The University of Luxembourg announced that it will cooperate with the University of Liège to expand the open access offer of ORBi. Following the heated debate surrounding open access which put publisher Elsevier at the center, sentiment increasingly shifts in favor of making research freely available. Only recently, Harvard Library sent out a memo to its researchers urging them to avoid publishing in for-profit journals.
Full press statement by University of Luxembourg
The University has announced its intent to actively participate in the Open Access initiative, a worldwide movement aiming to make scholarly publications freely and openly available to anyone via the Internet.
As defined in the Budapest (2002), Bethesda (2003) and Berlin (2003) declarations on Open Access, OA is the immediate, online, free availability of research outputs without any restrictions on use commonly imposed by publisher copyright agreements.

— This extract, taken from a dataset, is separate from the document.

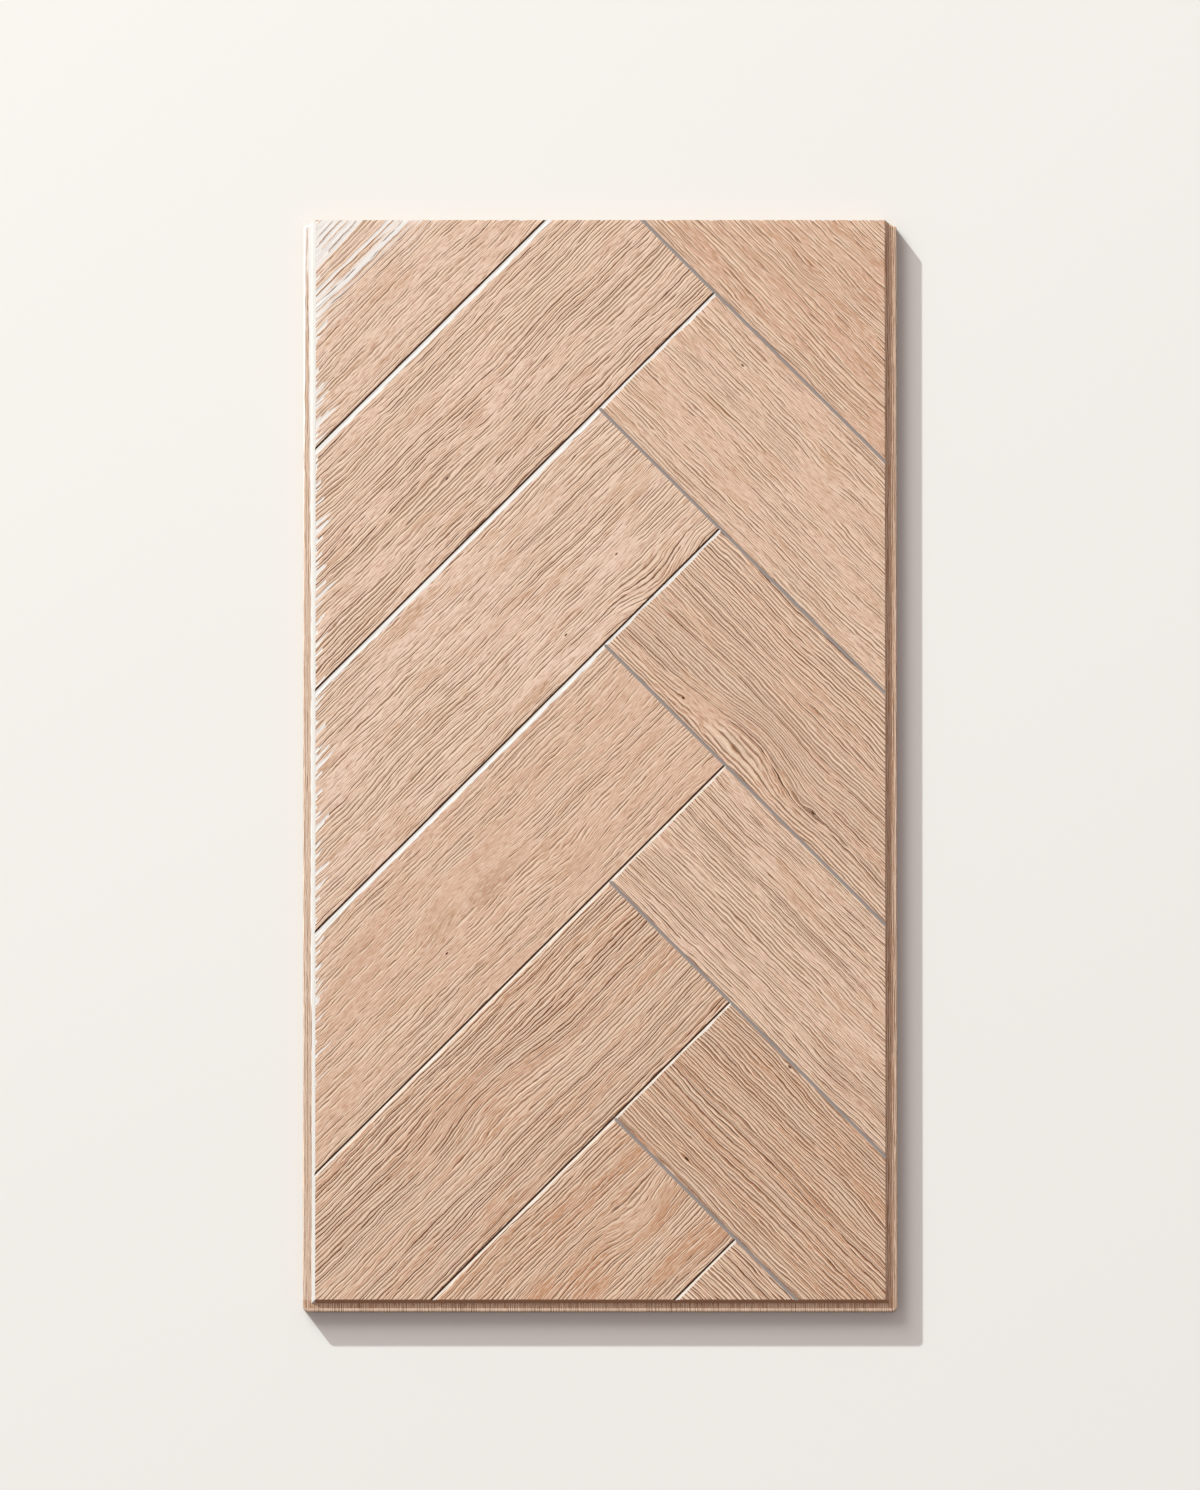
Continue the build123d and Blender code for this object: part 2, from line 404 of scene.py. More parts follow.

Through the signature of a collaboration agreement with the University of Liège (ULg), the University of Luxembourg hopes to inspire its researchers to publish in Open Access in order to attain the success that the ULg has achieved with ORBi , its digital repository: in less than 6 years, researchers at ULg have entered over 80,000 references, 48265 or 60% with full-text.
As stated in 2011 by Bernard Rentier, Rector of ULg: "Today ORBi is the most active institutional repository of its type in the world". For the month of March 2012 alone, ORBi has registered more than 104,000 consultations and more than 48,000 publication downloads.
This collaboration agreement will, through the transfer of knowledge and experience, strengthen the ties between the Universities, both partners in the University of the Greater Region project. It will, above all, provide the University of Luxembourg with its own digital repository, ORBi lu.
Finding results of research via Google
The benefits of such a tool are numerous. Besides the preservation aspects, it will increase access to what UL researchers are doing by making their scientific work more visible and more widely read and used. By putting in place its own repository, ORBi lu , the University of Luxembourg hopes to significantly increase the worldwide impact of its scientific production and, in particular, to increase the number of citations of articles published by its researchers. This increased visibility will open up, as well, new partnering opportunities. Once ORBi lu is in place - planned for the first quarter 2013 - the results of research performed at the University of Luxembourg will be available via a simple Google search.